I've written before about Vislab at the University of Parma. Vislab are champions of using computer vision to solve the driving problem, though their current vehicles also make use of LIDAR, and in fact they generally agree with the trade-offs I describe in my article contrasting LIDAR and cameras.

They have a new vehicle called DEEVA which features 20 cameras and 4 lasers. Like so many "not Google" projects, they have made a focus on embedding the sensors to make them not stand out from the vehicle. This continues to surprise me, because I have very high confidence that the first customers of robocars will be very keen that they not look like ordinary cars. They will want the car to stand out and tell everybody, "Hey, look, I have a robocar!" The shape of the Prius helped its sales, as well as its drag coefficient.

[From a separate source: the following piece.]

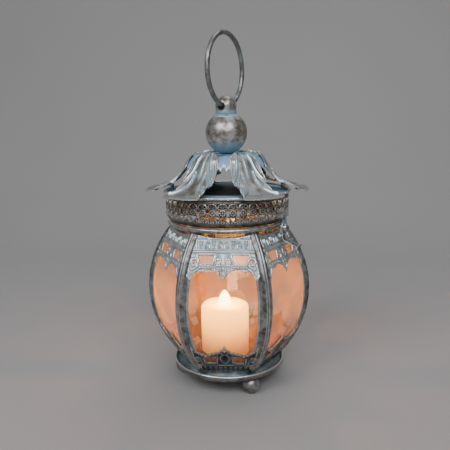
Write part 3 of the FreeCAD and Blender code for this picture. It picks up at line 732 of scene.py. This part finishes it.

This is not to say there aren't people who, when asked, will say they don't want the car to look too strange, or who say, looking at various sensor-adorned cars, that these are clearly just lab efforts and not something coming soon to roads near you. But the real answer is neither ugly sensors nor hidden sensors, but distinctive sensors with a design flair.

More interesting is what they can do with all those cameras, and what performance levels they can reach.

I will also note that car uses QNX as its OS. QNX was created by friend I went to school with in Waterloo, and they're now a unit of RIM/Blackberry (also created by classmates of mine.) Go UW!

Comments

Watching the Indian traffic video you linked reminded me of some intersection simulation videos I've seen. And indeed, this one: https://www.youtube.com/watch?v=4pbAI40dK0A has that same clip in it. The utexas folks seem to think that people will be too freaked out to turn this technology loose but clearly the steel traffic nerves of Indians are ready now. Also I would point out that once a critical mass of robocars has penetrated the market, they can let each other in politely. And finally, a robocar need not be as aggressive as a human driver since the human is comfortably watching cricket and is in less of a frustrated hurry.